The cause was pneumonia, his wife, Keren, said.

As a director, Mr. Saks focused on comedy, and he excelled with the kind of snappy, battle-of-the-sexes material that might be termed the theater of repartee. He often said he was concerned that laugh lines be not simply jokes but also expressions of character; nonetheless, he was known for his comic instinct and for helping actors with line readings and timing to make a scene work. That said, he was never a cutup or a wit.

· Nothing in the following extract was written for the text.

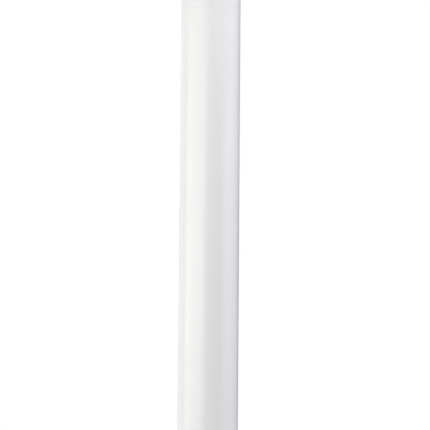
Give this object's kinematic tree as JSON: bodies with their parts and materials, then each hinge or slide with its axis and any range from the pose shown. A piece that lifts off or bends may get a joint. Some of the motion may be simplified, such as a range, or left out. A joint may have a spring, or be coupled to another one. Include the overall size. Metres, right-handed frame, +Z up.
{
  "type": "white cane",
  "caption": "Telescoping white cane with a rubber grip, twist-lock tubes, a rolling tip on a ball bearing and a wrist cord with a cord lock.",
  "frame": {"origin": "centre of the rolling tip's flat contact with the ground, with the cane fully out", "axes": "+Z up along the cane towards the handle; the wrist cord hangs on the -X side and the finger flat of the grip faces -Y"},
  "size_m": [0.0874, 0.0275, 1.2339],
  "materials": {
    "grip_rubber": "matt, moulded pattern",
    "black_plastic": "satin moulded",
    "steel": "bright turned",
    "tube_aluminium": "satin anodised",
    "white_film": "satin reflective film",
    "red_film": "satin reflective film",
    "collar_plastic": "satin moulded",
    "expander_plastic": "natural nylon",
    "cone_plastic": "satin moulded",
    "plug_plastic": "satin moulded",
    "bearing_steel": "ground and polished",
    "cage_nylon": "moulded",
    "tip_nylon": "scuffed nylon",
    "cord_fabric": "braided",
    "button_plastic": "polished"
  },
  "bodies": {
    "handle": {"grip": "grip_rubber", "grip_cap": "black_plastic", "cord_pin": "steel", "upper_tube": "tube_aluminium", "upper_film": "white_film", "upper_collar": "collar_plastic"},
    "upper_lock": {"upper_lock_expander": "expander_plastic"},
    "upper_lock_cone": {"upper_lock_cone": "cone_plastic"},
    "second_section": {"upper_lock_plug": "plug_plastic", "upper_lock_screw": "steel", "upper_lock_nut": "steel", "second_tube": "tube_aluminium", "second_film": "white_film", "second_collar": "collar_plastic"},
    "middle_lock": {"middle_lock_expander": "expander_plastic"},
    "middle_lock_cone": {"middle_lock_cone": "cone_plastic"},
    "third_section": {"middle_lock_plug": "plug_plastic", "middle_lock_screw": "steel", "middle_lock_nut": "steel", "third_tube": "tube_aluminium", "third_film": "white_film", "third_collar": "collar_plastic"},
    "lower_lock": {"lower_lock_expander": "expander_plastic"},
    "lower_lock_cone": {"lower_lock_cone": "cone_plastic"},
    "lowest_section": {"lower_lock_plug": "plug_plastic", "lower_lock_screw": "steel", "lower_lock_nut": "steel", "lowest_tube": "tube_aluminium", "lowest_film": "red_film", "tip_adapter": "tube_aluminium", "tip_stem": "steel", "tip_retaining_clip": "steel", "bearing_inner_ring": "bearing_steel"},
    "tip_roller": {"rolling_tip": "tip_nylon", "bearing_outer_ring": "bearing_steel", "tip_dust_washer": "collar_plastic"},
    "bearing_balls": {"bearing_balls": "bearing_steel", "bearing_cage": "cage_nylon"},
    "wrist_cord": {"wrist_cord": "cord_fabric", "cord_splice_sleeve": "tube_aluminium"},
    "cord_lock": {"cord_lock_body": "black_plastic"},
    "cord_lock_button": {"cord_lock_button": "button_plastic", "cord_lock_spring": "steel"}
  },
  "joints": [
    {"name": "upper_extension", "type": "slide", "parent": "handle", "child": "upper_lock", "axis": [0, 0, 1], "range_m": [0, 0.275]},
    {"name": "upper_lock_twist", "type": "hinge", "parent": "upper_lock", "child": "second_section", "pos_m": [0, 0, 0.86], "axis": [0, 0, 1], "range_deg": [-180, 0]},
    {"name": "upper_lock_cone_travel", "type": "slide", "parent": "upper_lock", "child": "upper_lock_cone", "axis": [0, 0, 1], "range_m": [0, 0.00025]},
    {"name": "middle_extension", "type": "slide", "parent": "second_section", "child": "middle_lock", "axis": [0, 0, 1], "range_m": [0, 0.239]},
    {"name": "middle_lock_twist", "type": "hinge", "parent": "middle_lock", "child": "third_section", "pos_m": [0, 0, 0.6], "axis": [0, 0, 1], "range_deg": [-180, 0]},
    {"name": "middle_lock_cone_travel", "type": "slide", "parent": "middle_lock", "child": "middle_lock_cone", "axis": [0, 0, 1], "range_m": [0, 0.00025]},
    {"name": "lower_extension", "type": "slide", "parent": "third_section", "child": "lower_lock", "axis": [0, 0, 1], "range_m": [0, 0.217]},
    {"name": "lower_lock_twist", "type": "hinge", "parent": "lower_lock", "child": "lowest_section", "pos_m": [0, 0, 0.342], "axis": [0, 0, 1], "range_deg": [-180, 0]},
    {"name": "lower_lock_cone_travel", "type": "slide", "parent": "lower_lock", "child": "lower_lock_cone", "axis": [0, 0, 1], "range_m": [0, 0.00025]},
    {"name": "tip_roll", "type": "hinge", "parent": "lowest_section", "child": "tip_roller", "pos_m": [0, 0, 0.0325], "axis": [0, 0, 1], "continuous": true},
    {"name": "bearing_ball_orbit", "type": "hinge", "parent": "lowest_section", "child": "bearing_balls", "pos_m": [0, 0, 0.0325], "axis": [0, 0, 1], "continuous": true},
    {"name": "wrist_cord_swing", "type": "hinge", "parent": "handle", "child": "wrist_cord", "pos_m": [0, 0, 1.2277], "axis": [0, 1, 0], "range_deg": [0, 150]},
    {"name": "cord_lock_slide", "type": "slide", "parent": "wrist_cord", "child": "cord_lock", "axis": [0, 0, 1], "range_m": [0, 0.027]},
    {"name": "cord_lock_press", "type": "slide", "parent": "cord_lock", "child": "cord_lock_button", "axis": [0, 1, 0], "range_m": [0, 0.003], "stiffness_N_per_m": 600, "springref_m": -0.004}
  ],
  "couplings": [
    {"joint": "upper_lock_cone_travel", "follows": "upper_lock_twist", "m_per_rad": -0.00007957},
    {"joint": "middle_lock_cone_travel", "follows": "middle_lock_twist", "m_per_rad": -0.00007957},
    {"joint": "lower_lock_cone_travel", "follows": "lower_lock_twist", "m_per_rad": -0.00007957},
    {"joint": "bearing_ball_orbit", "follows": "tip_roll", "ratio": 0.6524}
  ]
}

“He could direct actors to be funny, but he wasn’t funny himself,” said Emanuel Azenberg, who produced nine Broadway shows directed by Mr. Saks, including eight written by Mr. Simon. “He would say, ‘This is funny,’ in a very serious way. And you’d laugh, because that was funny. All of those fundamentals — pacing, timing, line readings — that had to do with: If you said it this way it would be funny, but if you said it another way it wouldn’t be funny. That’s what he was good at."

Quick wit and effective cadence — the backbone of verbal humor — were hallmarks of the musicals Mr. Saks directed on Broadway: “Mame,” the long-running hit (from May 1966 to January 1970) with Angela Lansbury as the famously charismatic and irrepressible control freak of an aunt, and Mr. Saks’s first wife, Bea Arthur, as her perpetually pixilated pal, Vera Charles; and “I Love My Wife,” a spoof of the so-called sexual revolution about a pair of married couples and their experiment with partner-swapping, which ran for two years in the late 1970s (of course) and earned Mr. Saks his first Tony Award.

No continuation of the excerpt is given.